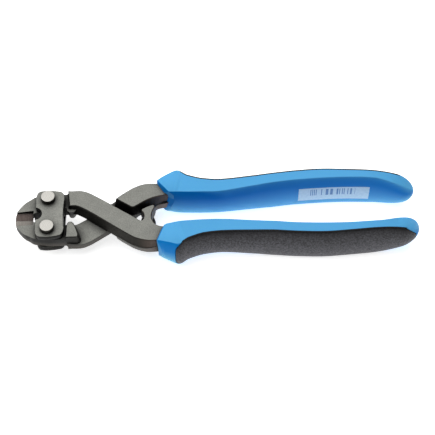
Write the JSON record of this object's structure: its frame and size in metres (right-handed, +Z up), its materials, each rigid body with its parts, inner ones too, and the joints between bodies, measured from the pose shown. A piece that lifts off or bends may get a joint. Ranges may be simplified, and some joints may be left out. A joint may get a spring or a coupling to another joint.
{
  "type": "compact bolt cutters",
  "caption": "Compact bolt cutters with crossed forged levers pivoting between two strap plates and soft-zone grips.",
  "frame": {"origin": "on the surface the closed tool lies on, under the middle of its length and width", "axes": "+X along the tool from the jaws to the handle ends, +Y across it towards the upper handle, +Z up out of the front face"},
  "size_m": [0.2, 0.0488, 0.0216],
  "materials": {
    "forged_steel": "drop-forged tool steel, phosphated grey with near-black walls, flat faces finely ground, cutting lands ground bare",
    "strap_steel": "stamped steel plate, phosphated grey, faint grinding lines",
    "rivet_steel": "bright turned steel rivet with a flat head",
    "grip_plastic": "moulded blue plastic, satin",
    "grip_rubber": "dark grey soft moulded zone, fine matt grain"
  },
  "bodies": {
    "strap_frame": {"front_strap_plate": "strap_steel", "back_strap_plate": "strap_steel", "upper_pivot_rivet": "rivet_steel", "lower_pivot_rivet": "rivet_steel"},
    "upper_jaw_lower_handle": {"upper_jaw_lever": "forged_steel", "lower_grip_shell": "grip_plastic", "lower_grip_pad": "grip_rubber"},
    "lower_jaw_upper_handle": {"lower_jaw_lever": "forged_steel", "upper_grip_shell": "grip_plastic", "upper_grip_pad": "grip_rubber"}
  },
  "joints": [
    {"name": "upper_jaw_hinge", "type": "hinge", "parent": "strap_frame", "child": "upper_jaw_lower_handle", "pos_m": [-0.0835, 0.00875, 0.0108], "axis": [0, 0, -1], "range_deg": [0, 16]},
    {"name": "lower_jaw_hinge", "type": "hinge", "parent": "strap_frame", "child": "lower_jaw_upper_handle", "pos_m": [-0.0835, -0.00875, 0.0108], "axis": [0, 0, 1], "range_deg": [0, 16]}
  ],
  "couplings": [
    {"joint": "lower_jaw_hinge", "follows": "upper_jaw_hinge", "ratio": 1}
  ]
}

### GOAL
Return the listing above in its exact form.

### SOLVED PROBLEM
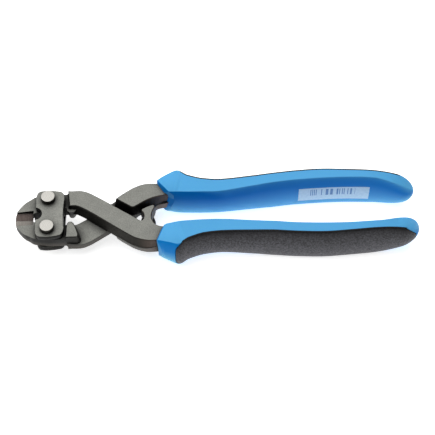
Write the JSON record of this object's structure: its frame and size in metres (right-handed, +Z up), its materials, each rigid body with its parts, inner ones too, and the joints between bodies, measured from the pose shown. A piece that lifts off or bends may get a joint. Ranges may be simplified, and some joints may be left out. A joint may get a spring or a coupling to another joint.
{
  "type": "compact bolt cutters",
  "caption": "Compact bolt cutters with crossed forged levers pivoting between two strap plates and soft-zone grips.",
  "frame": {"origin": "on the surface the closed tool lies on, under the middle of its length and width", "axes": "+X along the tool from the jaws to the handle ends, +Y across it towards the upper handle, +Z up out of the front face"},
  "size_m": [0.2, 0.0488, 0.0216],
  "materials": {
    "forged_steel": "drop-forged tool steel, phosphated grey with near-black walls, flat faces finely ground, cutting lands ground bare",
    "strap_steel": "stamped steel plate, phosphated grey, faint grinding lines",
    "rivet_steel": "bright turned steel rivet with a flat head",
    "grip_plastic": "moulded blue plastic, satin",
    "grip_rubber": "dark grey soft moulded zone, fine matt grain"
  },
  "bodies": {
    "strap_frame": {"front_strap_plate": "strap_steel", "back_strap_plate": "strap_steel", "upper_pivot_rivet": "rivet_steel", "lower_pivot_rivet": "rivet_steel"},
    "upper_jaw_lower_handle": {"upper_jaw_lever": "forged_steel", "lower_grip_shell": "grip_plastic", "lower_grip_pad": "grip_rubber"},
    "lower_jaw_upper_handle": {"lower_jaw_lever": "forged_steel", "upper_grip_shell": "grip_plastic", "upper_grip_pad": "grip_rubber"}
  },
  "joints": [
    {"name": "upper_jaw_hinge", "type": "hinge", "parent": "strap_frame", "child": "upper_jaw_lower_handle", "pos_m": [-0.0835, 0.00875, 0.0108], "axis": [0, 0, -1], "range_deg": [0, 16]},
    {"name": "lower_jaw_hinge", "type": "hinge", "parent": "strap_frame", "child": "lower_jaw_upper_handle", "pos_m": [-0.0835, -0.00875, 0.0108], "axis": [0, 0, 1], "range_deg": [0, 16]}
  ],
  "couplings": [
    {"joint": "lower_jaw_hinge", "follows": "upper_jaw_hinge", "ratio": 1}
  ]
}